There is more to undersized forward Jagger Firkus than just a kickass name. During this, his breakout season with Saskatchewan’s Moose Jaw Warriors, he has demonstrated an elaborated ability to create offence, in more ways than one.
Birthplace: Irma, Alberta
Date of birth: April 29, 2004
Weight: 154 lbs.
Team: Moose Jaw Warriors (WHL)
As is always the case with smaller players, you need to compensate for your lack of size in other ways. For a Cole Caufield that means an innate understanding for how to avoid bigger opponents long enough to find the open space to unleash a world-class shot. For another exciting Montreal prospect, Harvard’s Sean Farrell, it is understanding how to deceive the opposition by being steps ahead in terms of seeing the ice from a playmaking standpoint. Slightly built winger Firkus falls somewhere in between these two Habs prospects in terms of his offensive toolkit.
He is smart and shifty, with a terrific shot that he somehow manages to hide and just release on pure will. This season he found the net 42 times, eclipsing his linemate, the 2023 draft-eligible Brayden Yager, by a handful to take home the crown as Moose Jaw’s top goal-scorer of the season.
Not the typical scorer, nor the prototypical playmaker, he offers a heavy dose of both elements. Firkus often seems to be looking for the most creative way to go straight to the net, whether that be through a shot or a pass into the slot. Everything in his game revolves around getting the puck into or near the net, one way or another. To Firkus, it doesn’t seem to matter if he ends up being the architect or the finisher in the end, as long as the job gets done.
With 50 helpers, Firkus ended up tying New York Rangers draftee Ryder Korzcak for the overall points lead on the team as well. Moose Jaw’s season ended in heartbreak just a few days ago, when Matthew Savoie and his Winnipeg ICE proved to be too big a bite in the WHL East semi-finals.
Coming into the season as a relative unknown, Firkus has seen his draft stock rise copiously over the last few months. He came into his draft season having played just 35 WHL games, contributing 16 points in the process. That wasn’t too shabby for a fourth-round selection in the WHL Bantam Draft, but there was nothing screaming (possible) future first-rounder in what he had shown up until then.
Fast forward a few months and he was not only making his mark on the Western Hockey League, but was also named Player of the Game for Team White at the conclusion of the 2022 CHL/NHL Top Prospects Game.
Elite Prospects: #41
Bob McKenzie (TSN): #23
NHL Central Scouting: #12 (North American Skaters)
Corey Pronman (The Athletic) #26
Scott Wheeler (The Athletic): #53
Most of these rankings are months old at this point and we are eagerly awaiting the updated ones. Expect Firkus to have risen up several draft boards to now challenge for a first-round position. As an example, during the midterm ranking NHL Central Scouting had him as number 33 among North American skaters. Together with Sudbury’s David Goyette, he was the biggest riser up their boards when the final rankings recently were released.

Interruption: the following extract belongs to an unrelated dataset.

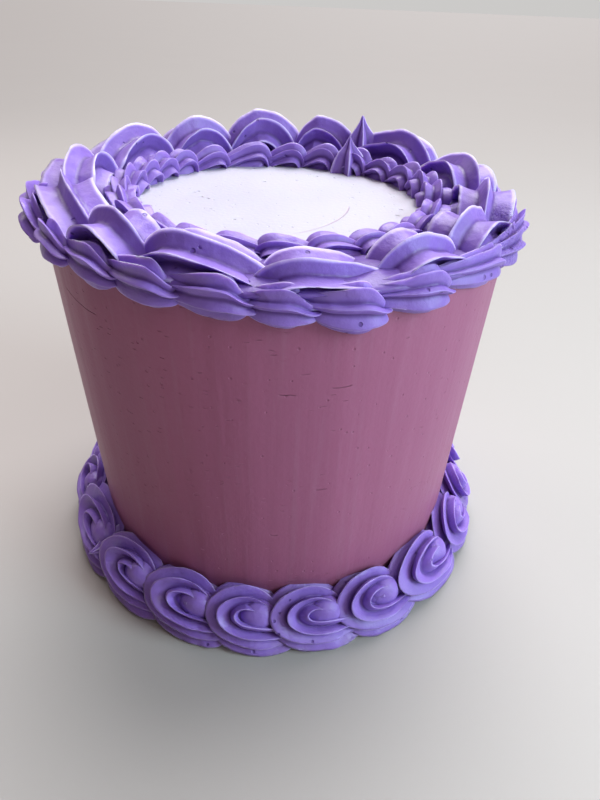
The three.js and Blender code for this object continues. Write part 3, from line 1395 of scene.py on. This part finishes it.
@dataclass
class FootRow:
    """Looped swirls round the foot, each over the tail of the one before.

    A swirl lies in a plane that leans back by the tilt, with its loop's middle at
    hole_share of its span. Near the floor it spreads by the skirt, and what reaches beyond
    full_to is squeezed.
    """

    front_joins: tuple[float, ...] = (178, 191, 215, 234, 252, 267, 284, 301, 323, 341, 356)
    back_count: int = 10
    centre_radius: float = 103.6 * MM
    centre_height: float = 14.8 * MM
    rope_radius: float = 8.5 * MM
    tilt: float = 44
    tilt_chance: Pair = (-3, 3)
    twist_chance: Pair = (-4, 4)
    hole_share: float = 0.8
    left_reach: float = 2.06
    reach_radius: float = 109 * MM
    shingle: float = 0.12
    skirt: float = 6.5 * MM
    skirt_height: float = 8 * MM
    skirt_limits: Pair = (98 * MM, 108 * MM)
    full_to: float = 106 * MM
    squeeze: float = 0.8
    widest: float = 116.2 * MM
    nozzle: Nozzle = Nozzle(11, 0.4, 0.76, 0.55)
    turns: tuple[float, ...] = (27, 32, 38)
    steps: int = 24
    keys: Keys = (
        (1.02, 0.04, -56, 0.5),
        (0.88, 0.16, -46, 0.86),
        (0.52, 0.36, -26, 1.1),
        (0.06, 0.55, 2, 1.24),
        (-0.36, 0.53, 30, 1.32),
        (-0.64, 0.28, 62, 1.36),
        (-0.74, -0.05, 92, 1.36),
        (-0.62, -0.42, 122, 1.36),
        (-0.28, -0.68, 154, 1.35),
        (0.22, -0.78, 177, 1.32),
        (0.8, -0.82, 182, 1.22),
        (1.5, -0.85, 182, 1.02),
        (2.2, -0.88, 182, 0.75),
        (2.8, -0.90, 182, 0.45),
    )
    bulb_size: Triple = (0.98, 0.75, 0.86)
    bulb_at: Triple = (0.5, 0.5, 0)
    rng: random.Random = field(default_factory=lambda: random.Random(77))

    def build(self) -> list[Piece]:
        """Models a few swirls and lays a copy at each place.

        Returns:
            The foot's swirls.
        """
        ropes = [self._rope(turn) for turn in self.turns]
        spans = spans_between(whole_row(self.front_joins, self.back_count))
        places = [self._place(start, end) for start, end in spans]
        return laid_row(ropes, "foot_rosette", places)

    def _rope(self, turn: float) -> Piece:
        """Models a swirl that lies in a flat plane.

        Args:
            turn: How far its ridges are turned about its length.

        Returns:
            The swirl with its bulb.
        """
        sections = smooth_sections(self.keys, self.steps)
        swirl = StarRope("foot_rope", sections, self.nozzle, turn).model()
        self._add_bulb(swirl)
        return swirl

    def _add_bulb(self, swirl: Piece) -> None:
        """Adds the rounded start of the icing, which fills the middle of the loop.

        Args:
            swirl: The swirl, whose mesh takes the bulb in.
        """
        count = len(swirl.data.vertices)
        pick(swirl)
        bpy.ops.object.mode_set(mode="EDIT")
        bpy.ops.mesh.select_all(action="DESELECT")
        bpy.ops.mesh.primitive_uv_sphere_add(segments=12, ring_count=8, radius=1)
        bpy.ops.transform.resize(value=self.bulb_size, center_override=(0, 0, 0))
        bpy.ops.transform.translate(value=self.bulb_at)
        bpy.ops.object.mode_set(mode="OBJECT")
        layer = swirl.data.attributes["crest"].data
        crest = np.empty(len(layer))
        layer.foreach_get("value", crest)
        crest[count:] = FLANK_CREST
        layer.foreach_set("value", crest)

    def _place(self, start: float, end: float) -> Place:
        """Where a swirl's points go on the cake.

        Args:
            start: The angle where it starts.
            end: The angle where the next one starts.

        Returns:
            The function that carries the straight rope there.
        """
        middle = start + (end - start) * self.hole_share
        left = math.radians(middle - start) * self.reach_radius / self.left_reach
        tilt = math.radians(self.tilt + self.rng.uniform(*self.tilt_chance))
        twist = self.rng.uniform(*self.twist_chance)

        def place(along: Array, across: Array, rise: Array) -> Arrays:
            """Lays these points round the cake's foot."""
            x = along * np.where(along < 0, left, self.rope_radius)
            angle = math.radians(middle) + x / self.reach_radius
            side, high = twisted(across, rise, twist)
            up, out = high * self.rope_radius, (side - self.shingle * along) * self.rope_radius
            radius = self.centre_radius - math.sin(tilt) * up + math.cos(tilt) * out
            z = self.centre_height + math.cos(tilt) * up + math.sin(tilt) * out
            low = 1 - smoothstep((0, self.skirt_height), z)
            radius = radius + low * self.skirt * smoothstep(self.skirt_limits, radius)
            beyond = np.maximum(radius - self.full_to, 0)
            radius = np.minimum(radius - (1 - self.squeeze) * beyond, self.widest)
            return round_cake(angle, radius, np.maximum(z, LOWEST))

        return place


@dataclass
class PulledPeak:
    """A peak where the nozzle was pulled away: ridges that run together into a point.

    It stands at an angle round the cake, a radius and a height, and leans outward. Each
    key is a share of its length and the half-height there.
    """

    name: str
    node: str
    way: float
    radius: float
    foot: float
    length: float
    half_width: float
    outward: float = 0
    nozzle: Nozzle = Nozzle(5, 0.48, 0.66)
    turn: float = 12
    steps: int = 12
    bend: float = 0.1
    keys: tuple[Pair, ...] = (
        (-0.25, 1.5),
        (0.0, 1.35),
        (0.28, 1.12),
        (0.5, 0.82),
        (0.66, 0.48),
        (0.8, 0.26),
        (0.92, 0.12),
        (1.0, 0.035),
    )

    def build(self) -> Piece:
        """Models the peak upright and sets it on the icing.

        Returns:
            The peak.
        """
        keys = [(self.bend * t * t, PEAK_LENGTH * t, 90, size) for t, size in self.keys]
        sections = smooth_sections(keys, self.steps)
        rope = StarRope("peak_rope", sections, self.nozzle, self.turn).model()
        way, lean = math.radians(self.way), math.radians(self.outward)

        def place(along: Array, across: Array, rise: Array) -> Arrays:
            """Sets these points on the icing."""
            high = rise / PEAK_LENGTH * self.length
            side, out = along * self.half_width, across * self.half_width
            radius = self.radius + out * math.cos(lean) + high * math.sin(lean)
            z = self.foot + high * math.cos(lean) - out * math.sin(lean)
            return round_cake(way + side / self.radius, radius, np.maximum(z, LOWEST))

        piece = laid(rope, self.name, place)
        bpy.data.objects.remove(rope)
        return piece


PEAKS = (
    PulledPeak("crown_peak", "crown_shell_07", 59, 87 * MM, 180 * MM, 18.8 * MM, 9 * MM),
    PulledPeak("inner_peak", "inner_shell_ring", 57, 67 * MM, 176 * MM, 16 * MM, 8 * MM),
    PulledPeak("foot_peak", "foot_swirl_02", 216, 100 * MM, 15 * MM, 16.5 * MM, 5.5 * MM, 88),
)


# The studio


def new_object(name: str, data: bpy.types.ID) -> Piece:
    """Adds an object with this camera or light to the scene.

    Args:
        name: The object's name.
        data: The camera or light.

    Returns:
        The object.
    """
    added = bpy.data.objects.new(name, data)
    bpy.context.collection.objects.link(added)
    return added


@dataclass(frozen=True)
class SoftLight:
    """A soft square light, with its side in metres and its power in watts."""

    name: str
    at: Triple
    side: float
    power: float
    colour: Triple

    def hang(self, target: Triple) -> None:
        """Adds the light to the scene.

        Args:
            target: What it faces.
        """
        data = bpy.data.lights.new(self.name, "AREA")
        data.size = self.side
        data.energy = self.power
        data.color = self.colour
        light = new_object(self.name, data)
        light.location = self.at
        aim = Vector(target) - Vector(self.at)
        light.rotation_euler = aim.to_track_quat("-Z", "Y").to_euler()


@dataclass
class Studio:
    """Plain pale floor, soft light from above and behind, and the photograph's view."""

    camera_at: Triple = (0, -0.2687, 0.2478)
    right: Triple = (0.9992, -0.0247, 0.0327)
    up: Triple = (-0.013, 0.5653, 0.8248)
    lens: float = 26.1
    sensor: float = 36
    nearest: float = 0.01
    floor_radius: float = 60
    sky_strength: float = 4.6
    sky_colour: Triple = (0.97, 0.98, 1.0)
    sky_way: float = 72
    sky_height: float = 55
    sky_width: float = 50
    lights: tuple[SoftLight, ...] = (
        SoftLight("side", (1.05, -0.45, 0.72), 0.6, 13.5, (0.66, 0.9, 1.0)),
        SoftLight("fill", (0.7, -0.8, 1.2), 1.2, 8.4, (1.0, 0.97, 0.98)),
        SoftLight("low", (0.9, -0.45, 0.1), 0.3, 3.0, (0.6, 0.88, 1.0)),
        SoftLight("window", (-0.75, 0.6, 0.8), 0.5, 2.6, (1.0, 0.92, 0.92)),
    )
    lit_point: Triple = (0, 0, 0.12)
    room_colour: Triple = (1, 0.56, 0.44)
    room_strength: float = 0.08
    backdrop: Triple = (0.6, 0.59, 0.58)

    def camera(self) -> None:
        """Stands the camera where the photograph was taken."""
        data = bpy.data.cameras.new("camera")
        data.lens = self.lens
        data.sensor_width = self.sensor
        data.clip_start = self.nearest
        camera = new_object("camera", data)
        right, up = Vector(self.right).normalized(), Vector(self.up).normalized()
        back = right.cross(up).normalized()
        up = back.cross(right)
        turn = Matrix((right, up, back)).transposed().to_4x4()
        camera.matrix_world = Matrix.Translation(self.camera_at) @ turn
        bpy.context.scene.camera = camera

    def floor(self) -> None:
        """Lays the floor."""
        deselect_all()
        bpy.ops.mesh.primitive_circle_add(vertices=96, radius=self.floor_radius, fill_type="NGON")
        floor = bpy.context.object
        floor.name = floor.data.name = "studio_floor"
        floor.data.materials.append(StudioFloor().material())

    def light(self) -> None:
        """Sets the wide light of the sky and the soft lights."""
        data = bpy.data.lights.new("sky", "SUN")
        data.energy = self.sky_strength
        data.angle = math.radians(self.sky_width)
        data.color = self.sky_colour
        sky = new_object("sky", data)
        way, high = math.radians(self.sky_way), math.radians(self.sky_height)
        flat = math.cos(high)
        toward = Vector((math.cos(way) * flat, math.sin(way) * flat, math.sin(high)))
        sky.rotation_euler = toward.to_track_quat("Z", "Y").to_euler()
        for soft in self.lights:
            soft.hang(self.lit_point)

    def room(self) -> None:
        """Fills the room with even light, behind a backdrop that only the camera sees."""
        world = bpy.data.worlds.new("room")
        world.use_nodes = True
        nodes, link = world.node_tree.nodes, world.node_tree.links.new
        light = nodes["Background"]
        light.inputs["Color"].default_value = (*self.room_colour, 1)
        light.inputs["Strength"].default_value = self.room_strength
        backdrop = nodes.new("ShaderNodeBackground")
        backdrop.inputs["Color"].default_value = (*self.backdrop, 1)
        either = nodes.new("ShaderNodeMixShader")
        ray = nodes.new("ShaderNodeLightPath")
        link(ray.outputs["Is Camera Ray"], either.inputs[0])
        link(light.outputs[0], either.inputs[1])
        link(backdrop.outputs[0], either.inputs[2])
        link(either.outputs[0], nodes["World Output"].inputs[0])
        bpy.context.scene.world = world
        bpy.context.scene.view_settings.view_transform = "Standard"


def shown(piece: Piece, material: Material, slot: str, *nodes: str) -> None:
    """Dresses a finished piece and ties it to the frame.

    Args:
        piece: The piece.
        material: Its finish.
        slot: The record's material slot. It is not used.
        nodes: The CAD nodes that it stands for.
    """
    piece.data.materials.clear()
    piece.data.materials.append(material)
    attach(piece, "root")
    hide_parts(*nodes)
    log.info("%s: %d faces", piece.name, len(piece.data.polygons))


def main() -> None:
    """Builds the studio and the cake, piece by piece."""
    logging.basicConfig(level=logging.INFO, format="%(name)s: %(message)s")
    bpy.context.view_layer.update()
    studio = Studio()
    studio.camera()
    smooth, piped = SmoothIcing().material(), PipedIcing().material()
    shown(IcedCake().build(), smooth, "smooth_icing", "iced_cake")
    crown = CrownRow().build()
    crown_nodes = [f"crown_shell_{i + 1:02d}" for i in range(len(crown))]
    for piece, node in zip(crown, crown_nodes):
        shown(piece, piped, "piped_icing", node)
    shown(CrownBed().build(), piped, "piped_icing", *crown_nodes)
    for piece in InnerRow().build():
        shown(piece, piped, "piped_icing", "inner_shell_ring")
    for piece in RimRow().build():
        shown(piece, piped, "piped_icing", "rim_shell_ring")
    for i, piece in enumerate(FootRow().build()):
        shown(piece, piped, "piped_icing", f"foot_swirl_{i + 1:02d}")
    for peak in PEAKS:
        shown(peak.build(), piped, "piped_icing", peak.node)
    studio.floor()
    studio.light()
    studio.room()


if __name__ == "__main__":
    main()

Jagger Firkus is by no means a perfect prospect at this point. His lean build and hesitance to play a physical game can to some extent be covered up by his awareness and stick control, but that’s at the CHL level. His skating is good enough to get by at a higher level, but not something which is categorized as one of his main strengths going into the draft. He is also still a one-year-wonder. Will he be able to replicate and even increase his standards for next season, when he will be one of the seasoned vets tasked with leading Moose Jaw from the get-go?
I imagine his offensive tools can be intriguing for a team looking for right-handed power-play solutions for the future, especially if there is a team out there that is going through a rebuild and happens to have several selections within the first 33 picks in the draft... If Firkus could blossom into WHL stardom over one summer, what could he become in two or three years’ time with proper guidance and nurturing?
If this season has taught us anything, it is that Circus Firkus is going on tour for a longer stint than just the 2021/22-season. It certainly would be fun to have a front-row seat during his developmental years and see what could come of it when he’s all polished up.